The lambda expressions can't be convert to any other of the parameter types listed, which means overload resolution succeeds, finds a single operator? and will convert both lambda expressions to function pointers. The remainder of the conditional opreator section will then proceed as usual, now having two branches for the conditional operator having the same type.
That's why also your first version is OK, and why GCC is right accepting it. However I don't really understand why you show the second version at all - as others explained, it's doing something different and it's not surprising that it works while the other doesn't (on your compiler). Next time, best try not to include useless code into the question.
Because every lambda is a unique type. It is basically syntactic sugar for a functor, and two separately implemented functors aren't the same type, even if they contain identical code.

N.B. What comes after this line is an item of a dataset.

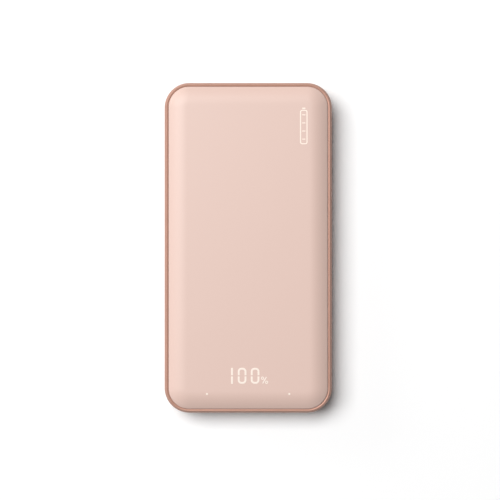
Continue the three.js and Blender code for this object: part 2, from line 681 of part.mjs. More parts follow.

The standard does specify that lambdas can be converted to function pointers if they don't capture anything, but that rule was added after MSVC's lambda support was implemented.
With that rule, however, two lambdas can be converted to the same type, and so I believe your code would be valid with a compliant compiler.
Both snippets compile just fine with GCC 4.5.2.
Maybe your compiler has no (or partial/broken) support to C++0x features such as lambda?
It doesn't fail to compile. It works just fine. You probably don't have C++0x enabled in your compiler.
Edit:
An error message has now been added to the original question! It seems that you do have C++0x support, but that it is not complete in your compiler. This is not surprising.
The code is still valid C++0x, but I recommend only using C++0x features when you really have to, until it's standardised and there is full support across a range of toolchains. You have a viable C++03 alternative that you gave in your answer, and I suggest using it for the time being.
Possible alternative explanation:
Also note that you probably didn't write what you actually meant to write. []()->void{} is a lambda. []()->void{}() executes the lambda and evaluates to its result. Depending what you're doing with this result, your problem could be that the result of calling your lambda is void, and you can't do much with void.